**EXERCISE TASK:**
Return verbatim the inclusive range of lines running from the line that contains "lay_scatter = random.Random(lay_seed)" to the line that contains "for node in". Omit every other line.
● ● ● ● ●
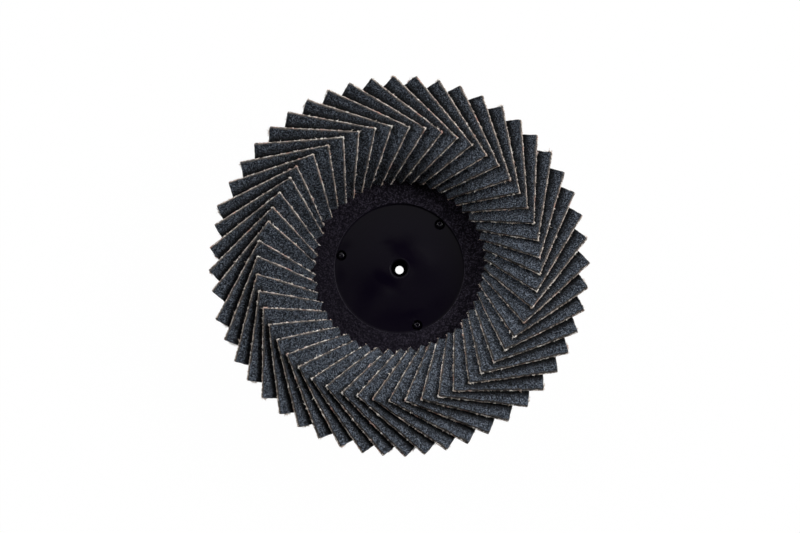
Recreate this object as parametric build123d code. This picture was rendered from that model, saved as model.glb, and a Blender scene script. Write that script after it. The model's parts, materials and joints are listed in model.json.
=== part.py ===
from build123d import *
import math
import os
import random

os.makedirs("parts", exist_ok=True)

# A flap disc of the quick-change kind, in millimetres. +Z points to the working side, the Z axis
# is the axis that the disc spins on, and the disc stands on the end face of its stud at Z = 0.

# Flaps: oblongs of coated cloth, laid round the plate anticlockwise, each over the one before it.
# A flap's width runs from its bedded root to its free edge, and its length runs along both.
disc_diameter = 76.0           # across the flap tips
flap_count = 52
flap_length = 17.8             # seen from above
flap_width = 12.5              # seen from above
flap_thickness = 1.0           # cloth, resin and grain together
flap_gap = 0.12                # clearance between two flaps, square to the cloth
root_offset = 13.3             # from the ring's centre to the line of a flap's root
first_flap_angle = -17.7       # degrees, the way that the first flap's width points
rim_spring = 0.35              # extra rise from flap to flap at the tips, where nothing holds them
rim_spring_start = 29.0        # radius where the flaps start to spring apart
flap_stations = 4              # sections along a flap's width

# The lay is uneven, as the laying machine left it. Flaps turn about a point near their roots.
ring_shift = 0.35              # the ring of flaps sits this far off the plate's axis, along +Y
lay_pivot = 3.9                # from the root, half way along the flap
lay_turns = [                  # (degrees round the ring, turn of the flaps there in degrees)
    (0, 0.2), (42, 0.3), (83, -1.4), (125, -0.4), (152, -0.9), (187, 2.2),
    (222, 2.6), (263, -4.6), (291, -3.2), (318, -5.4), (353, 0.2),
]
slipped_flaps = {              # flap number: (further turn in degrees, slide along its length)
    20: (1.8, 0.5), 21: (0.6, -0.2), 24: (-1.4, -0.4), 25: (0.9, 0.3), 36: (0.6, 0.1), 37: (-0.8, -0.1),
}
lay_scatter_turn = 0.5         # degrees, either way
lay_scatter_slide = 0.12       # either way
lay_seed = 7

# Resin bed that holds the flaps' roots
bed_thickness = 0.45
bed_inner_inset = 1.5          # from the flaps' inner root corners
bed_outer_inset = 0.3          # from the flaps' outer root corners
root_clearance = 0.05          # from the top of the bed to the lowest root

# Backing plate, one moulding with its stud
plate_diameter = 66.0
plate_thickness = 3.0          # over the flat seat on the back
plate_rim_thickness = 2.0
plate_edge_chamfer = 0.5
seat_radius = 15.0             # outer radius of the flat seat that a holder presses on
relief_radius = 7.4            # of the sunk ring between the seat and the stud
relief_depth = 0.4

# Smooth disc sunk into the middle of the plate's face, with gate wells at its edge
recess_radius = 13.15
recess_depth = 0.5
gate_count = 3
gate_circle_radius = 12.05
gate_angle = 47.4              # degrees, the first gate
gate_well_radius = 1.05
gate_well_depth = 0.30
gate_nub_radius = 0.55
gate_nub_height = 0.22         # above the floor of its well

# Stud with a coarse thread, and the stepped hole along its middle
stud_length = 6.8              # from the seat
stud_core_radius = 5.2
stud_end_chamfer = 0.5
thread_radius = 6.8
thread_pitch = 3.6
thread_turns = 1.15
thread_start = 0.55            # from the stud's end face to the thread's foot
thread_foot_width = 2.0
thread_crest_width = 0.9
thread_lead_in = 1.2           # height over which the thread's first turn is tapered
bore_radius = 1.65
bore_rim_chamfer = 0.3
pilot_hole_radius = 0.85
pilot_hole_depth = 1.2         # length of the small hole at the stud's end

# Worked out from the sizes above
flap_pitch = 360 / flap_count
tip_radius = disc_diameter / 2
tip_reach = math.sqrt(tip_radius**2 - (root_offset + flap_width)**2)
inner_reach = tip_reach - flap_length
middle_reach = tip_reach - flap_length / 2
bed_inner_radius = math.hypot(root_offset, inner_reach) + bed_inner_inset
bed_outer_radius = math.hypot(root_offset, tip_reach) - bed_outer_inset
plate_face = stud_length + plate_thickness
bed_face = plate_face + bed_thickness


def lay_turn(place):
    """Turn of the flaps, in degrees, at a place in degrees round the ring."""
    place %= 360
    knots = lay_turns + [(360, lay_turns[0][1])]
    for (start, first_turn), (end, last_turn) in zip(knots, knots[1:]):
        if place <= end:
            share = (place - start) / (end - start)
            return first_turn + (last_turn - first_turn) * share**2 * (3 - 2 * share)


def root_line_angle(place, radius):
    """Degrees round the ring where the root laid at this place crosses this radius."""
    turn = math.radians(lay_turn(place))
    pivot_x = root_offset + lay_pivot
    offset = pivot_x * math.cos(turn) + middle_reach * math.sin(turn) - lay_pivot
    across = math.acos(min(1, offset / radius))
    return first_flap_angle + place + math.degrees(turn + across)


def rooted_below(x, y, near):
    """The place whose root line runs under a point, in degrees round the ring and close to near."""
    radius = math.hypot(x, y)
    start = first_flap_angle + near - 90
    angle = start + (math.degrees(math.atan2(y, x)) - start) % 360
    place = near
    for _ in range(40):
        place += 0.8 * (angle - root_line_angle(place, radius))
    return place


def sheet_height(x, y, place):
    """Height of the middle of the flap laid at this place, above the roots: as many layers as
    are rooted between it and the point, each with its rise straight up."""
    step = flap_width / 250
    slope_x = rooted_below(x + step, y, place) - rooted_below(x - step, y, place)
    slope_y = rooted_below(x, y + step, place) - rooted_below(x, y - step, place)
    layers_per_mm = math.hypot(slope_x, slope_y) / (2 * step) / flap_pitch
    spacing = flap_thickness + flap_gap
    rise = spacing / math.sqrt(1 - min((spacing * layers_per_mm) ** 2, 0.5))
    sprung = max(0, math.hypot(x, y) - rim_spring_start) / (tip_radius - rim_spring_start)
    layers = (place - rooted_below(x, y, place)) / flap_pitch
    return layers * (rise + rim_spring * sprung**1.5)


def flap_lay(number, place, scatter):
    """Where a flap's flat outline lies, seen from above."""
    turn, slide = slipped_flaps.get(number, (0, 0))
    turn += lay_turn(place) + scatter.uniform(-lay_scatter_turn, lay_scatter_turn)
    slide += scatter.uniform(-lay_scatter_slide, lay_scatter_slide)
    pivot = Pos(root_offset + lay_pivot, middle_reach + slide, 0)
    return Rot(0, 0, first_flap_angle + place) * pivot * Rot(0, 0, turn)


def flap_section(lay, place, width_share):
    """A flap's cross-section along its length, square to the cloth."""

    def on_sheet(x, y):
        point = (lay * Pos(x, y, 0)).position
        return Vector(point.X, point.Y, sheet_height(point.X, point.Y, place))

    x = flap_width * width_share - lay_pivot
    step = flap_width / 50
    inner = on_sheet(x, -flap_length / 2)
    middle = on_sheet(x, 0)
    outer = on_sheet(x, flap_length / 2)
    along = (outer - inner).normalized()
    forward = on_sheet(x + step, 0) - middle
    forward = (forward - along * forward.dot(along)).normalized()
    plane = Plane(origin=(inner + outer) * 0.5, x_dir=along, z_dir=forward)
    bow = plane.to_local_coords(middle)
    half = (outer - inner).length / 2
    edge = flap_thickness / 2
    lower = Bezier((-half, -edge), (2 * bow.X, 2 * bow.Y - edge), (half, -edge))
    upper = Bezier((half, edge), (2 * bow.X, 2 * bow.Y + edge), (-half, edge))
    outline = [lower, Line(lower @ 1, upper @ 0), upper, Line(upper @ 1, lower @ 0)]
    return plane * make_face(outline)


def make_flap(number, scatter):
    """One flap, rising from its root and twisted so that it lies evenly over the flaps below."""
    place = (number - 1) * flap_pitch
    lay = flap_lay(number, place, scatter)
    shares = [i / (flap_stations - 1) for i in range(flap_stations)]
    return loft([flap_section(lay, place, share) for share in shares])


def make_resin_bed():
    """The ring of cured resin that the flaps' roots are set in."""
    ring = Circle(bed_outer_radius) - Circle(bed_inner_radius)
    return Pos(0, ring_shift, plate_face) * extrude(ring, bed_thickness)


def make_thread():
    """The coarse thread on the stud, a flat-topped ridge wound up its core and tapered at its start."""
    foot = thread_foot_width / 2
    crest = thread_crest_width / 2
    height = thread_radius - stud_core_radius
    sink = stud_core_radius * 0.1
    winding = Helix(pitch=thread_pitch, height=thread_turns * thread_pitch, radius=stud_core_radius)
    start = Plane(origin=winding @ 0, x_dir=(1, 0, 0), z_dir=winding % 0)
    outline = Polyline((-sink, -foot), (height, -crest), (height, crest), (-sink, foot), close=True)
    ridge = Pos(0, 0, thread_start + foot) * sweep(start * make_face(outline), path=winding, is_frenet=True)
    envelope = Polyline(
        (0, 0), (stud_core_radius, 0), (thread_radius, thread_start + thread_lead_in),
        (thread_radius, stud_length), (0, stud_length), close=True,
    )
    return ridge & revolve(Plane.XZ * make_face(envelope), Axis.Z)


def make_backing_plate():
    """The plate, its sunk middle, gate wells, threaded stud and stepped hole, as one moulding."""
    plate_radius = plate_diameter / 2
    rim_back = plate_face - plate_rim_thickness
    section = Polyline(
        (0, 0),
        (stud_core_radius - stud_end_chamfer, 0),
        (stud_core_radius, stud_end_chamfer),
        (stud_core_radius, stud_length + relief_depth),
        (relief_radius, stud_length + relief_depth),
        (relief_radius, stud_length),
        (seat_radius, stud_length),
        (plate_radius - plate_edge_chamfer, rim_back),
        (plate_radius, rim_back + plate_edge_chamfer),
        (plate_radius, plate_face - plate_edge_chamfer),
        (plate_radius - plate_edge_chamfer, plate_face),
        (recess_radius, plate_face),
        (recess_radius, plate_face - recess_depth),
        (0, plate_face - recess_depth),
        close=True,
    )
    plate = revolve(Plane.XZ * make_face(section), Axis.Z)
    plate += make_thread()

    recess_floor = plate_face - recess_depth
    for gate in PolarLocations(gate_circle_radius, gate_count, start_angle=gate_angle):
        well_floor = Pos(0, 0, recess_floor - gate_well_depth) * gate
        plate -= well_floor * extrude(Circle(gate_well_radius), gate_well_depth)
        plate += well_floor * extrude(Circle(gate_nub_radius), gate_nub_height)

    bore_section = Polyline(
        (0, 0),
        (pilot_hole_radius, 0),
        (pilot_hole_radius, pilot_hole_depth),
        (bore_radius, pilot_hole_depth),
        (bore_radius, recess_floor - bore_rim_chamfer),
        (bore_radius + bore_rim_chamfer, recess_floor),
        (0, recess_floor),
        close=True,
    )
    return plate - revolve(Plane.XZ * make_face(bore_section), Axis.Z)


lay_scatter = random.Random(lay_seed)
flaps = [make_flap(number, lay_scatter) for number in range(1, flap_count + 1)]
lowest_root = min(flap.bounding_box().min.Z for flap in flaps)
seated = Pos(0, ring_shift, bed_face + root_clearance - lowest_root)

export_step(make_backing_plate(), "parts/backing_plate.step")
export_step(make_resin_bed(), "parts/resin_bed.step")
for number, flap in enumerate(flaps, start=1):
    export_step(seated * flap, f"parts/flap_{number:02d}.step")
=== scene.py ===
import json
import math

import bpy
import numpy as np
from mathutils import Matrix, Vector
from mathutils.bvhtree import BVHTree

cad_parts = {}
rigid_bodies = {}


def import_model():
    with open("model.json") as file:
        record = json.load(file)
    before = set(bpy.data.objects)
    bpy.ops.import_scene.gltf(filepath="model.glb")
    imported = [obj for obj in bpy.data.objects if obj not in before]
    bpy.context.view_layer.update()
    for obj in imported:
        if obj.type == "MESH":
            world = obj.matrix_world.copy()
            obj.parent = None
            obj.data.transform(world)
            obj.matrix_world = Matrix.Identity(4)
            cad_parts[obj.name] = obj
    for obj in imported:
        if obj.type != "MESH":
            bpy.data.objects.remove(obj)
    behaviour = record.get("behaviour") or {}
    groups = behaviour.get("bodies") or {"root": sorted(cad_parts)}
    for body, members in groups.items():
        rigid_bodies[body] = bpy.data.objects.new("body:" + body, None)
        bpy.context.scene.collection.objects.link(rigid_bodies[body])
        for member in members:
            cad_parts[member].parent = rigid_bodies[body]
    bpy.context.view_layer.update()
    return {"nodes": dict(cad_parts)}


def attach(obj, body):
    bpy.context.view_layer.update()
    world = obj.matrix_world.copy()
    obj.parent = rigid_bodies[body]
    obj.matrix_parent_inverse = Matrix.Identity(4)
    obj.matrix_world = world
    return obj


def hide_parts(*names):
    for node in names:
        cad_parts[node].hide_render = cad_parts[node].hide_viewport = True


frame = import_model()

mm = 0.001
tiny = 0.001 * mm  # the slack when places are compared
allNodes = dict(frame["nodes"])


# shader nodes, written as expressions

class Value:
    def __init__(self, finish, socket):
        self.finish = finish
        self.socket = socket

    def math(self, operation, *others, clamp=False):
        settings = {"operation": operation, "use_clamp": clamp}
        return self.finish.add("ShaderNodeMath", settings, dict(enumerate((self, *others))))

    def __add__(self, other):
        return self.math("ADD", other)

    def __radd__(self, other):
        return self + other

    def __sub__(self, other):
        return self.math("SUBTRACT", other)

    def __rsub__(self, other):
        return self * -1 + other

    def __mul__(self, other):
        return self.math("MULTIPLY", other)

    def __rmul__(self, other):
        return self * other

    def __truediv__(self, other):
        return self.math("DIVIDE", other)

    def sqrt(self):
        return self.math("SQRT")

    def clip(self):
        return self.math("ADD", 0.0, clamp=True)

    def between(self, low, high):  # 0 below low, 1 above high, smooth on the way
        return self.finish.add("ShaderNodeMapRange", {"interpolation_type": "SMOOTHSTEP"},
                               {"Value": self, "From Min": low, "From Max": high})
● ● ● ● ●
**SOLUTION FOR THIS TASK:**
lay_scatter = random.Random(lay_seed)
flaps = [make_flap(number, lay_scatter) for number in range(1, flap_count + 1)]
lowest_root = min(flap.bounding_box().min.Z for flap in flaps)
seated = Pos(0, ring_shift, bed_face + root_clearance - lowest_root)

export_step(make_backing_plate(), "parts/backing_plate.step")
export_step(make_resin_bed(), "parts/resin_bed.step")
for number, flap in enumerate(flaps, start=1):
    export_step(seated * flap, f"parts/flap_{number:02d}.step")
=== scene.py ===
import json
import math

import bpy
import numpy as np
from mathutils import Matrix, Vector
from mathutils.bvhtree import BVHTree

cad_parts = {}
rigid_bodies = {}


def import_model():
    with open("model.json") as file:
        record = json.load(file)
    before = set(bpy.data.objects)
    bpy.ops.import_scene.gltf(filepath="model.glb")
    imported = [obj for obj in bpy.data.objects if obj not in before]
    bpy.context.view_layer.update()
    for obj in imported:
        if obj.type == "MESH":
            world = obj.matrix_world.copy()
            obj.parent = None
            obj.data.transform(world)
            obj.matrix_world = Matrix.Identity(4)
            cad_parts[obj.name] = obj
    for obj in imported:
        if obj.type != "MESH":
            bpy.data.objects.remove(obj)
    behaviour = record.get("behaviour") or {}
    groups = behaviour.get("bodies") or {"root": sorted(cad_parts)}
    for body, members in groups.items():
        rigid_bodies[body] = bpy.data.objects.new("body:" + body, None)
        bpy.context.scene.collection.objects.link(rigid_bodies[body])
        for member in members:
            cad_parts[member].parent = rigid_bodies[body]
    bpy.context.view_layer.update()
    return {"nodes": dict(cad_parts)}


def attach(obj, body):
    bpy.context.view_layer.update()
    world = obj.matrix_world.copy()
    obj.parent = rigid_bodies[body]
    obj.matrix_parent_inverse = Matrix.Identity(4)
    obj.matrix_world = world
    return obj


def hide_parts(*names):
    for node in names:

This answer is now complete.